When four armed policemen turn up at Easy Rawlins' door, he thinks he's in trouble. He is. They want him to find Rosemary Goldsmith, the daughter of a millionaire arms dealer. And Easy can't afford to say no. They think she's with Bob Mantle, a boxer turned radical. As a black man in post-war LA, Easy has access to Mantle's world. The LAPD does not. But Mantle's world is a dangerous one. When Easy is almost gunned down on his first day on the case, he realises he'll need more than his wits to find Rose Gold. Has she been kidnapped? Is she colluding? And what does her father really want? Taking you to the beating heart of a wild, corrupt city, Rose Gold matches an iconic detective with his most explosive case yet.
WHAT I SAY
Easy by name, easy read by nature, Walter Mosley has perfected the understated, flowing style of a classic gumshoe mystery. His creation, Easy Rawlins, is up there with private detective greats Philip Marlowe, Sam Spade and the like – as would be expected, given that this is the thirteenth Easy Rawlins novel.
What gives him a different edge though, is that Rawlins is a black detective working in 1960s America; a time of great change for everyone but especially for black people. Mosley evokes the period wonderfully, and the spectre of racism is never far away, but neither is it over-used; instead it is a simmering background unease that adds to the tension.
The plot in this novel revolves mainly around Easy’s hunt for Rose, a little rich girl who has got herself in deep with some revolutionaries, but there are a number of other cases he is juggling too. Although there are no big plot twists or surprises, there is no shortage of action as Easy gets into shoot-outs and fights, all while edging closer to the truth.
As a foil to all this, Mosley creates a simple home-life for his main character, and throws in some realistic, home-spun philosophising to boot.
One ends up with the feeling that if you met Easy Rawlins in real life, you would like him – and that probably explains the success and longevity of the Easy Rawlins detective series.

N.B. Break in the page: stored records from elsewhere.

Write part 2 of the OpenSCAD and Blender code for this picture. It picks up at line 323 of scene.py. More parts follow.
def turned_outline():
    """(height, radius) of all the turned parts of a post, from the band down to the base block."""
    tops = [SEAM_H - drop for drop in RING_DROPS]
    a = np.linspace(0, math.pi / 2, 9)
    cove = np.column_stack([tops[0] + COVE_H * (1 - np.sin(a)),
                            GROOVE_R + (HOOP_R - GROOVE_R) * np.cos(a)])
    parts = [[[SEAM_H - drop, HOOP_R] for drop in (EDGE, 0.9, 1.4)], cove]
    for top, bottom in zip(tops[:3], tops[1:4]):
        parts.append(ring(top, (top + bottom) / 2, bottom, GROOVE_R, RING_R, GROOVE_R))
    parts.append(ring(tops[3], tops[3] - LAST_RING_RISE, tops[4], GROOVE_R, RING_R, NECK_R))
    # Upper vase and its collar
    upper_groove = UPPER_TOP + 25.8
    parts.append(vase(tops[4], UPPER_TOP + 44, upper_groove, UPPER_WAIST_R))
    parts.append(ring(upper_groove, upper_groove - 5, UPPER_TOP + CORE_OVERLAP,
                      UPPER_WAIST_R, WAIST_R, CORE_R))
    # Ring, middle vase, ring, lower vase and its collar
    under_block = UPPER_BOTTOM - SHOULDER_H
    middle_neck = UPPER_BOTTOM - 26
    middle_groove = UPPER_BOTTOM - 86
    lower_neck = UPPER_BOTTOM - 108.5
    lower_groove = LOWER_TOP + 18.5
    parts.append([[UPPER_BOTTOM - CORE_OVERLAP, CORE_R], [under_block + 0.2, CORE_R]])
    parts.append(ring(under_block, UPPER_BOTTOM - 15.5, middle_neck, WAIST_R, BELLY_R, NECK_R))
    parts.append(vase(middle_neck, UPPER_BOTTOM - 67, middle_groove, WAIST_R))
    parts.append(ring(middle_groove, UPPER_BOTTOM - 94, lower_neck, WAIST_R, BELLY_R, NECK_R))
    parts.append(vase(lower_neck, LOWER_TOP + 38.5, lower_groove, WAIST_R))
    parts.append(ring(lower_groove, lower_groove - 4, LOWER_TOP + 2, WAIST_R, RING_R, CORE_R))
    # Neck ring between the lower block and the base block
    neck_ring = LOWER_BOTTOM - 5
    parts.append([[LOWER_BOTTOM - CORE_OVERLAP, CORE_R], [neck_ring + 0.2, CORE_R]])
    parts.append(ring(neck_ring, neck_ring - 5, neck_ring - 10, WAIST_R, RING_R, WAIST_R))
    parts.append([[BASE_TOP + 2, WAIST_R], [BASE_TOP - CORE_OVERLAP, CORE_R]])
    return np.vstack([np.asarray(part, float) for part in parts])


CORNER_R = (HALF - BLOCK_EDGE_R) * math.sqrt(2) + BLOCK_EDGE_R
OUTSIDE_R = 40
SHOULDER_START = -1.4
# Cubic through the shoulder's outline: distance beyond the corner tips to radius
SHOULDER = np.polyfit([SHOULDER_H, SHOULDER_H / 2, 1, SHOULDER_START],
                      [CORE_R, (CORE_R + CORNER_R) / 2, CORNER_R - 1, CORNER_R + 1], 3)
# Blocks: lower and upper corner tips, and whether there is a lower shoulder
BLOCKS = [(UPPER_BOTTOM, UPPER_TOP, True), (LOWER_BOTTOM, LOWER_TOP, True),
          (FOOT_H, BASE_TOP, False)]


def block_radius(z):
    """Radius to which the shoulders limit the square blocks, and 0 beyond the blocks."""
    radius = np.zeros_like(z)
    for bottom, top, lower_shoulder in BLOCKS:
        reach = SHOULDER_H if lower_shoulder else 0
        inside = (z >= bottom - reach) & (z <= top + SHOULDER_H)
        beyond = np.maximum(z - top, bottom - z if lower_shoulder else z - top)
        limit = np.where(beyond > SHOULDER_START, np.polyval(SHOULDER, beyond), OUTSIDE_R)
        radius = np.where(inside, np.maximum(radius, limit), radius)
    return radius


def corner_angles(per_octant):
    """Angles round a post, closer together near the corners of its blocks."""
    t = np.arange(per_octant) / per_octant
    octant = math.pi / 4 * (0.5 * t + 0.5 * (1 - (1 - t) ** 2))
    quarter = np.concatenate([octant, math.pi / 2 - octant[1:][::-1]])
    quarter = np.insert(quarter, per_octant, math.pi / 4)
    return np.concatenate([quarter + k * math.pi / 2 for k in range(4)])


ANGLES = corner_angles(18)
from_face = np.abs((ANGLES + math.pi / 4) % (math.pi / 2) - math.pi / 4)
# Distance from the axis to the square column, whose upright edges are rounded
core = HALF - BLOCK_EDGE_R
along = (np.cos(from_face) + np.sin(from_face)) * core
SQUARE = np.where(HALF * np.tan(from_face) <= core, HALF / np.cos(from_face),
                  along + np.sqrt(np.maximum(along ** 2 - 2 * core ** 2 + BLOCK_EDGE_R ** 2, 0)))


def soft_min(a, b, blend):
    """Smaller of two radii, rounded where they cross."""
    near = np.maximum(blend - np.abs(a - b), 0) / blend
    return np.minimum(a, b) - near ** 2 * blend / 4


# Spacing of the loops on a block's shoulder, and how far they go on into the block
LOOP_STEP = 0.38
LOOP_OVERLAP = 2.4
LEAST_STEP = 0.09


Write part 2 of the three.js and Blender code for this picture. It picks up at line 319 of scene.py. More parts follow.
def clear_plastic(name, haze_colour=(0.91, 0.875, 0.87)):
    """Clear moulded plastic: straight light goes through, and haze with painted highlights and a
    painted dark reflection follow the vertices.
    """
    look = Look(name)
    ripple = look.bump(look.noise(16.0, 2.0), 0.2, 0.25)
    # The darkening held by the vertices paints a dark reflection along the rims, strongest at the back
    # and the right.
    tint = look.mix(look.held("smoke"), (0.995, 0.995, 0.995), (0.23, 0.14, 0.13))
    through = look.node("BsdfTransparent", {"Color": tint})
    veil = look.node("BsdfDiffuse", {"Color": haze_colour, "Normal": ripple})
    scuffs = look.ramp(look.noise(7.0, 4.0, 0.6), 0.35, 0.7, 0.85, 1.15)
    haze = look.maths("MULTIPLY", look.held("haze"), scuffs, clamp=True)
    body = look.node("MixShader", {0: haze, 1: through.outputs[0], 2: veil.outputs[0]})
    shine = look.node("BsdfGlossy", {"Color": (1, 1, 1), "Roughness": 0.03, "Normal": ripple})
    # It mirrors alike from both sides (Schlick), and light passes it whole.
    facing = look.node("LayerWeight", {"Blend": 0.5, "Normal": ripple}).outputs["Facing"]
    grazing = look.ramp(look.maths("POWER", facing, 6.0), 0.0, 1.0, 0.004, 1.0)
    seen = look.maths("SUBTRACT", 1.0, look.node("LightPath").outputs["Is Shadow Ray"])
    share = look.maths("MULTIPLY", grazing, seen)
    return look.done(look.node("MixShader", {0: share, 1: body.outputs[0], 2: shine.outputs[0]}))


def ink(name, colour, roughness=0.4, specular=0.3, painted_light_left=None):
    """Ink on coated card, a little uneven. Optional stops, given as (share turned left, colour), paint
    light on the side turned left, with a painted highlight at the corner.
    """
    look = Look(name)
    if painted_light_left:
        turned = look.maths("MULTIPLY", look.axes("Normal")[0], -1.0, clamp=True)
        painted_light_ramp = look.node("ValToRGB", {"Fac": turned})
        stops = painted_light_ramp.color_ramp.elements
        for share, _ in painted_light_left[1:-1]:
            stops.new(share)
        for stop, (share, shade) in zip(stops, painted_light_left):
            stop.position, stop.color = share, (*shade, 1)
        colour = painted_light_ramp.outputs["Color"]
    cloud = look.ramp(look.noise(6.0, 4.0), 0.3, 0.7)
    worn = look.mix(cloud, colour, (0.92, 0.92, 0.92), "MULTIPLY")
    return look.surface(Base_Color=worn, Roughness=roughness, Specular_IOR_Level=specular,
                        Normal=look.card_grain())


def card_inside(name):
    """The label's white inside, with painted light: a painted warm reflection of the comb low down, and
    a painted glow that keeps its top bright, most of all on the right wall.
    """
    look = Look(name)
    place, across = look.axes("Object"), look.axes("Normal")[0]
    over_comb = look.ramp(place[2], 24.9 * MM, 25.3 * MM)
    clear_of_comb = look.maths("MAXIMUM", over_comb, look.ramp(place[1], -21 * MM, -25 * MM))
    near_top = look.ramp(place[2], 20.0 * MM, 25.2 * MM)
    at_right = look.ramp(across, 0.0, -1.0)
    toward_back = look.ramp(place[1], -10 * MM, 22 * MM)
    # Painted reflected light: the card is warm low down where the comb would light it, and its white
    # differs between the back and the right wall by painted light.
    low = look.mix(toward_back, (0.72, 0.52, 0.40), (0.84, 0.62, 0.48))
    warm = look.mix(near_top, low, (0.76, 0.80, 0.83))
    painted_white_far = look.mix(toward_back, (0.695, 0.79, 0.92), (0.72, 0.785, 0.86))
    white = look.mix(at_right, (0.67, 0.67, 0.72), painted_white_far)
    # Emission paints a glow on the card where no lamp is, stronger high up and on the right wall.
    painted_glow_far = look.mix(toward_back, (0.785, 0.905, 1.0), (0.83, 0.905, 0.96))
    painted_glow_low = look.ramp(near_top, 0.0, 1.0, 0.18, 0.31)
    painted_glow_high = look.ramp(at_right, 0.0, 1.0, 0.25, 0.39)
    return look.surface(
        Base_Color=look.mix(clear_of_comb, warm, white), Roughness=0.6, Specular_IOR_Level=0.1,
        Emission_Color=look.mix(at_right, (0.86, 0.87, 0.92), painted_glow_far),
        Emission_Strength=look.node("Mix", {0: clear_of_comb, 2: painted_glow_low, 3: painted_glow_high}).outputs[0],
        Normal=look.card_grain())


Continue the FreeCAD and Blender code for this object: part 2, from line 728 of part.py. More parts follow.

Published by Weidenfeld & Nicolson.
Walter Mosley is one of America's best known and best loved authors. He is the author of 37 critically acclaimed books including DEVIL IN A BLUE DRESS, which was made into the acclaimed 1995 film of the same name, starring Denzel Washington and Don Cheadle. He is the winner of numerous awards, including an O. HENRY AWARD, a GRAMMY and PEN AMERICA'S LIFETIME ACHIEVEMENT AWARD. His books have been translated into 23 languages and have sold more than 3.5 million copies. He lives in New York.